Right, I thought hopelessly. As I started walking away, I heard one of the teenagers say: “Lads, your ‘wan is after calling the guards”. They all laughed heartily. I ignored them and left.
A short time later, my phone rang. Was I still at the scene of the incident?
“No” I said gloomily,” I’d had to go to a meeting.
“Oh,” I said, “that’s great.
Now please don’t get me wrong here because I’m not being smart. But we didn’t need a patrol car to be sent down. What we needed in that town that day - and every day - is feet on the street. We need gardaí on the beat to nip this kind of behaviour in the bud. This is a small, lovely, happy town and young lads are out of control and starting to terrorise people.

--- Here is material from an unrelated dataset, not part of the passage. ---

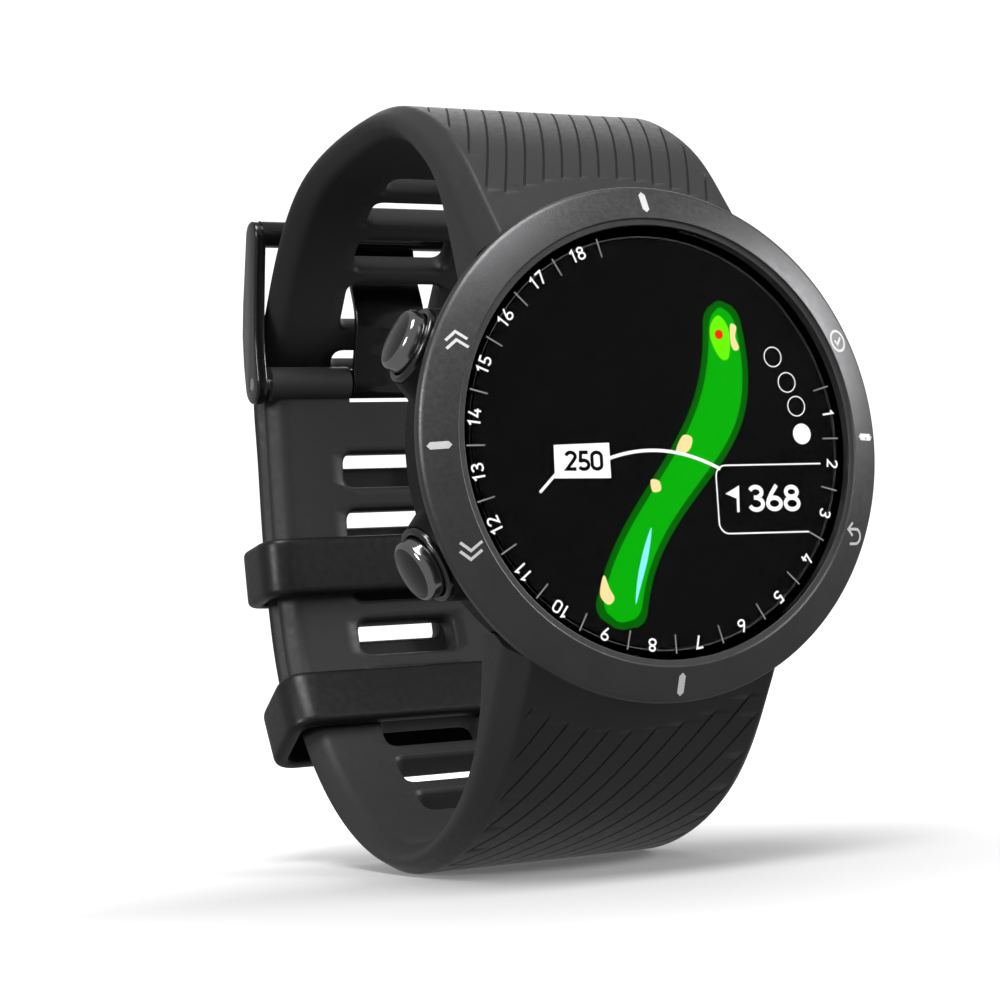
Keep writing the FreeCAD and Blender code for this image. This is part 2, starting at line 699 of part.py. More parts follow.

“I can’t remember the last time I saw a unformed garda walk up or down a street in Clonakilty,” I said.
“That’s why these young thugs are getting away with things. Why aren’t gardaí out on the beat here anymore?”
I got no answer. The garda at the other end of the line politely wished me a good day. And no doubt, within 10, 15 or 20 minutes, a patrol car did drive down the main street, which no doubt had long ago been exited by the brat on the e-cycle, continued down to Emmet Place and paused at the little Georgian Square, which had been vandalised by young teenage thugs for fun. Who, of course, despite their bravado, were also long gone.
Another day in another small Irish town. This was a bit of a learning curve. I had read that gardaí have to get permission from some disembodied control at the other end of the country to even step outside the door of their station to attend a traffic accident, but here was the everyday reality of it.
So they’re chained to their desks at a time when respect for authority is at its lowest, and when people can terrorise pedestrians and vandalise local landmarks without anybody intervening?